Pham, who told police he was innocent, lives in the South Florida town of Coral Springs

and was being held in jail there in lieu of $20,000 bail while awaiting extradition to Alameda County, said Sgt. J.D. Nelson of the Alameda County Sheriff's Office. Prosecutors were filing one count of felony theft by false pretenses.

"I don't think he was a Ravens fan; I think he's a scam artist fan," Nelson said. "This is not his first rodeo."

It was not immediately clear if Pham had hired an attorney. Pham, whom authorities had suspected throughout their investigation, has not returned multiple calls or emails from a reporter over the last two months.

Nelson said the sheriff's office property crimes unit tracked the original email used on the Craigslist ad. The tracking number on the package sent to Osgood led them to a FedEx facility in Miami.

"They have a video of the guy coming in," Nelson said.

The credit union account that Osgood had sent the money to was dry, he said, and the money still has not been recovered. But it had a Las Vegas address, which investigators used to get Pham's Social Security number, which in turn led to a date of birth and Florida driver's license. After investigators froze the accounts, Pham called police.

"He says he sent the tickets and that somebody must have

taken the tickets in the mail," Nelson said. "However, evidence that we have does not support that."

After Alameda County deputies spent weeks gathering evidence and coordinating with Florida authorities, detectives in Coral Springs booked Pham into jail on Tuesday.

Ticketmaster, the 49ers and StubHub all offered free tickets to Osgood, her boyfriend Dan Briggs, other family members and fellow Niners fans who had been scammed.
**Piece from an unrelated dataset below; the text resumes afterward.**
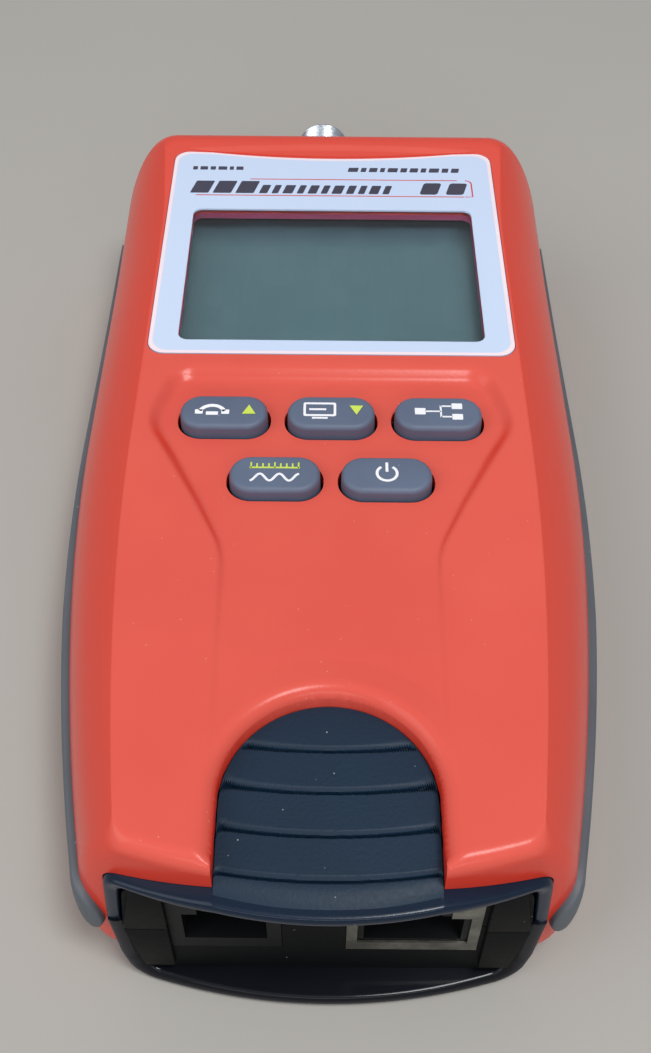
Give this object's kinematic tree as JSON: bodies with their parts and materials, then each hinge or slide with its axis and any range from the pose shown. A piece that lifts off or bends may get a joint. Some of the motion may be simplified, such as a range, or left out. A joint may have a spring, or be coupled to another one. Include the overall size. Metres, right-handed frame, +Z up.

The five of them made a 36-hour trip in their RV to New Orleans to attend Super Bowl XLVII, where they also were treated to breakfast with NFL Hall of Famer Troy Aikman.

A mini-media circus captured the family in New Orleans before the game when Ticketmaster CEO Nathan Hubbard formally presented them with four tickets, while Osgood -- a linewoman for AT&T -- also collected a fifth ticket from the 49ers. She said after all the gifts they wound up with an extra ticket and gave it to another 49ers fan they met in New Orleans who did not have a ticket.

Osgood's tale so mesmerized audiences not just because it pitted Niners faithful against a Ravens "fan," but also largely because commenters were split on whether she deserved sympathy or scorn.

After responding to a Craigslist ad and talking to the scammer for a week via phone, text and email, Osgood and the others pooled their cash and wired him the money across country -- a big no-no that Craigslist warns against on all its ads -- without proof he actually had tickets.

The scammer told the couple he was a Ravens season-ticket holder who couldn't make the game because his wife was eight months pregnant. A reporter's Google search for the man's phone number revealed he was also advertising a high-priced Mercedes-Benz and a Porsche because he had to "get rid of my toys" ahead of a divorce.

"We got to go to the game, and that's all we ever wanted," said Osgood, who now gets stopped in public by strangers who want to talk about her case after seeing it on the news. "Yeah, we lost $5,900, but we still got to the game, and we had an awesome time" despite the 49ers' heartbreaking loss.

But she had a message for her fellow fans: "Buying (tickets) on Craigslist is definitely nothing I'll ever do again."